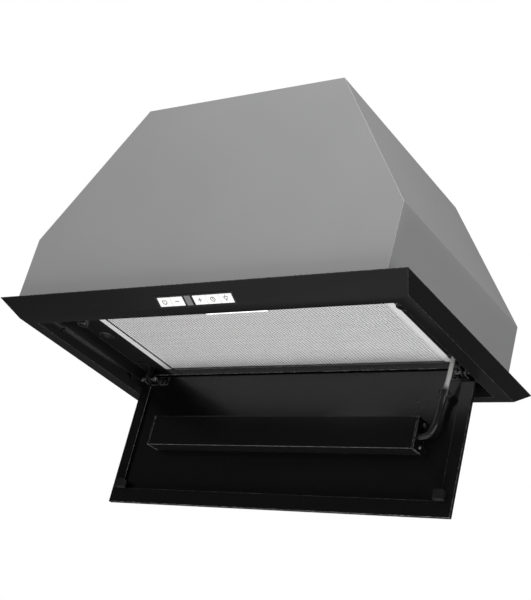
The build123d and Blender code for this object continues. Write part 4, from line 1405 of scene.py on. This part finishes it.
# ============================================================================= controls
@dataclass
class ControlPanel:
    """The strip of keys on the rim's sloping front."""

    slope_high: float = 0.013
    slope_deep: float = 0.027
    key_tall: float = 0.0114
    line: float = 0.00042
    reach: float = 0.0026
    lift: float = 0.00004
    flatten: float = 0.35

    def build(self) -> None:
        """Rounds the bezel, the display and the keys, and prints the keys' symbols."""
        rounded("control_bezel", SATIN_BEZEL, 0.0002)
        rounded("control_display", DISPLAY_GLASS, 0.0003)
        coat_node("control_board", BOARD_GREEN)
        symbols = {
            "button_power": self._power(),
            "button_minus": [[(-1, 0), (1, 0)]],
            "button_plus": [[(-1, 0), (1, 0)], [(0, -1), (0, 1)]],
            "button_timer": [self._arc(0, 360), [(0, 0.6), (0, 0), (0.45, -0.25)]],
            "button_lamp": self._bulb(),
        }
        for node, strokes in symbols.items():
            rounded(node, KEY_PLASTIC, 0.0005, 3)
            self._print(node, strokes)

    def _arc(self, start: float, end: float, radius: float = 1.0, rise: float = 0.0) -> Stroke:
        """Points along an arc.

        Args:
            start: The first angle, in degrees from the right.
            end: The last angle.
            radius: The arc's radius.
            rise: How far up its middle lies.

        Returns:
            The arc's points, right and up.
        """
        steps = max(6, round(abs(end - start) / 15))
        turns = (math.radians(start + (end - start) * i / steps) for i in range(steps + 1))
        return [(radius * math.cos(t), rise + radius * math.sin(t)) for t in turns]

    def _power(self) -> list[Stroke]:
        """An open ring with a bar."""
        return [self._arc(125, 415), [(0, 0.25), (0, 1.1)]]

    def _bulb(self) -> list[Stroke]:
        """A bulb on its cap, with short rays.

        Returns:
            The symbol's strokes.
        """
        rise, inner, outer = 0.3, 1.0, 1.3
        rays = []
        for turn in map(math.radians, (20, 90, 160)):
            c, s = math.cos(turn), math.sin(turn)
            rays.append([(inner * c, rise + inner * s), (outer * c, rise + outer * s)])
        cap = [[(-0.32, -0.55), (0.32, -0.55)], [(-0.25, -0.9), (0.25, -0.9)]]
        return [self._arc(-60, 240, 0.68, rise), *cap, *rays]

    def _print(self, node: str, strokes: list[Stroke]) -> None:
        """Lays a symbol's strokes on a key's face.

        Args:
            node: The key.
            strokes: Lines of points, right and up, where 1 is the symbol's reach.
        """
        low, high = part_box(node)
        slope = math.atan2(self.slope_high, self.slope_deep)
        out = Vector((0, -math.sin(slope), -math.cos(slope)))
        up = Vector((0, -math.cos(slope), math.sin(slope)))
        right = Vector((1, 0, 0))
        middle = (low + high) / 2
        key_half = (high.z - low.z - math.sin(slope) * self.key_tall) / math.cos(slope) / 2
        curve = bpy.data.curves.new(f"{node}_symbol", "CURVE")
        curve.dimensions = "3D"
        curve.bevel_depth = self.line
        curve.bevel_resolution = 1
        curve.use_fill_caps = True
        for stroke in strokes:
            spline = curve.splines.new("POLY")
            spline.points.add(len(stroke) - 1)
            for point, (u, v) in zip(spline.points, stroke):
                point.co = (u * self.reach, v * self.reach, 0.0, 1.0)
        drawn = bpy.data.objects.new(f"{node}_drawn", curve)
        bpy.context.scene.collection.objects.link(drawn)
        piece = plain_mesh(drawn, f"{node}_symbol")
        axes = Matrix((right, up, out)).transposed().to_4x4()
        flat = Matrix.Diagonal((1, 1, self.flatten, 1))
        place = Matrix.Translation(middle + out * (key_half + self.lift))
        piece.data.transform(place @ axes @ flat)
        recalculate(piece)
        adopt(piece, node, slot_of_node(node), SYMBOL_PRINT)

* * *

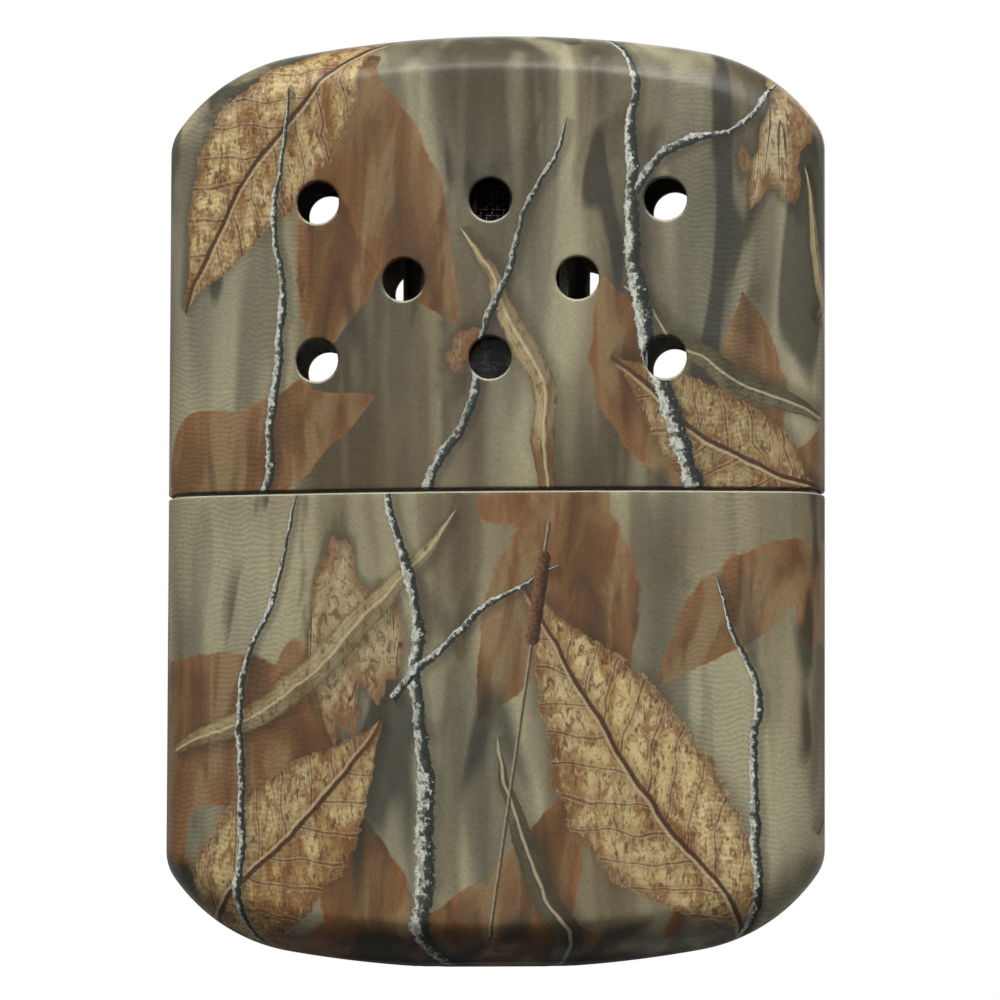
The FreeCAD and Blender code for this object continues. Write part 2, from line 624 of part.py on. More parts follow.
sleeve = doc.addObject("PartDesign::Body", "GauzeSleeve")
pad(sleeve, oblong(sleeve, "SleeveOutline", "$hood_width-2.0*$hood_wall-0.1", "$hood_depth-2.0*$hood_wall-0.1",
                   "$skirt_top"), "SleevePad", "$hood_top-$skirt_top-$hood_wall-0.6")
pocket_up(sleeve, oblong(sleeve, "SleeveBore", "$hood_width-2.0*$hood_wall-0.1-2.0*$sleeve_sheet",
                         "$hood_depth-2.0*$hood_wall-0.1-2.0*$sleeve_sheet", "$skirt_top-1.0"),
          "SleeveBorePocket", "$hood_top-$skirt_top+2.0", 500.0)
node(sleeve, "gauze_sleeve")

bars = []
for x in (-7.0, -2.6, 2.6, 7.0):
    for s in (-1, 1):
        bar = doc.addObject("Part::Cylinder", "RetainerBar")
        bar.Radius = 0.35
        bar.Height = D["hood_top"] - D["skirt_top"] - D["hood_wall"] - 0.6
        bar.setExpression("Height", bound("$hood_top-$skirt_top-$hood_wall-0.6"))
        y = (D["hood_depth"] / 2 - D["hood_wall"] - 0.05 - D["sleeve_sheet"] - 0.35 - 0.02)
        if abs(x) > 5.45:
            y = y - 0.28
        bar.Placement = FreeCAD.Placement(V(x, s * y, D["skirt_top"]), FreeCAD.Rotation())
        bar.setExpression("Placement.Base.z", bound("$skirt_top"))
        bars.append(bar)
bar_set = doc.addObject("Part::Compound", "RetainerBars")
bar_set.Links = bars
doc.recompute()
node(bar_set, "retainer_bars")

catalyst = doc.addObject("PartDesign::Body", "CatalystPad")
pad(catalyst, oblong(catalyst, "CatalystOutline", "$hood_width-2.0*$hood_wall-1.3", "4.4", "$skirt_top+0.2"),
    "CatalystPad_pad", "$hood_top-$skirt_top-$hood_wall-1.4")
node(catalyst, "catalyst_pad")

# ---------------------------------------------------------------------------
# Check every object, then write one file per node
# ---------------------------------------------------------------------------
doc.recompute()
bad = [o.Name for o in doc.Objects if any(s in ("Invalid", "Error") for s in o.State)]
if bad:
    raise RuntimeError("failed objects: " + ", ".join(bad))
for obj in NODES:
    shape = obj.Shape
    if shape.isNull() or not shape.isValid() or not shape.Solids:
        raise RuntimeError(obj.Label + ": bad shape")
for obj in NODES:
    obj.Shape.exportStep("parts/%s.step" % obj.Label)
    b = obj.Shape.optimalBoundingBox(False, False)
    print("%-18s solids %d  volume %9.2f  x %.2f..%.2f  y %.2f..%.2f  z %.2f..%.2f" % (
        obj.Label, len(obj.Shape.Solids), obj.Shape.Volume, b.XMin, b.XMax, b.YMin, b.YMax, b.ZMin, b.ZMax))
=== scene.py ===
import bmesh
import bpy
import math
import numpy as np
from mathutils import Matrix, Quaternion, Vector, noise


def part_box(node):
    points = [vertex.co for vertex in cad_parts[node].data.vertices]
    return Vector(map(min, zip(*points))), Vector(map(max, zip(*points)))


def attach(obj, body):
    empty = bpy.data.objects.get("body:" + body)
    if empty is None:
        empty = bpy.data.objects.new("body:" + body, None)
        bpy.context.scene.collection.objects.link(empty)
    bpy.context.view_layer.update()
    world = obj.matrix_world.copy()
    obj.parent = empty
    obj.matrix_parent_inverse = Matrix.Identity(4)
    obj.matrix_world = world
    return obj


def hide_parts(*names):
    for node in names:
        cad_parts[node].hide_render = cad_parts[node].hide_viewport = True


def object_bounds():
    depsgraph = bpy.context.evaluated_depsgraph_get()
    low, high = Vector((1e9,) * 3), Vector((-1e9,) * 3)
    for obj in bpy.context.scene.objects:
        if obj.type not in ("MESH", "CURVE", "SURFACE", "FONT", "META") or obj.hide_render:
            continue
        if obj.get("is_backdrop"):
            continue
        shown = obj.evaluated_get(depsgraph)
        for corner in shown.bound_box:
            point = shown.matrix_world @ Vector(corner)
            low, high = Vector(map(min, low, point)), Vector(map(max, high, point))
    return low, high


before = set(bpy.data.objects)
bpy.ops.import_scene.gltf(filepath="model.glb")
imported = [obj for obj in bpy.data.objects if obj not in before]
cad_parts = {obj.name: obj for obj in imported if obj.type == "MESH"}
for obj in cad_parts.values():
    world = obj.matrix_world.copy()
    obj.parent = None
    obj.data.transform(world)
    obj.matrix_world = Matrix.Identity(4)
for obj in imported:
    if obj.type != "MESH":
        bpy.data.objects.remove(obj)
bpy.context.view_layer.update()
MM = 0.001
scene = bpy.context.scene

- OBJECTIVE
Exactly as written, return the lines from the line containing "b = obj.Shape.optimalBoundingBox(False, False)" through the line containing "depsgraph = bpy.context.evaluated_depsgraph_get()", both included.

- COMPLETED TASK
    b = obj.Shape.optimalBoundingBox(False, False)
    print("%-18s solids %d  volume %9.2f  x %.2f..%.2f  y %.2f..%.2f  z %.2f..%.2f" % (
        obj.Label, len(obj.Shape.Solids), obj.Shape.Volume, b.XMin, b.XMax, b.YMin, b.YMax, b.ZMin, b.ZMax))
=== scene.py ===
import bmesh
import bpy
import math
import numpy as np
from mathutils import Matrix, Quaternion, Vector, noise


def part_box(node):
    points = [vertex.co for vertex in cad_parts[node].data.vertices]
    return Vector(map(min, zip(*points))), Vector(map(max, zip(*points)))


def attach(obj, body):
    empty = bpy.data.objects.get("body:" + body)
    if empty is None:
        empty = bpy.data.objects.new("body:" + body, None)
        bpy.context.scene.collection.objects.link(empty)
    bpy.context.view_layer.update()
    world = obj.matrix_world.copy()
    obj.parent = empty
    obj.matrix_parent_inverse = Matrix.Identity(4)
    obj.matrix_world = world
    return obj


def hide_parts(*names):
    for node in names:
        cad_parts[node].hide_render = cad_parts[node].hide_viewport = True


def object_bounds():
    depsgraph = bpy.context.evaluated_depsgraph_get()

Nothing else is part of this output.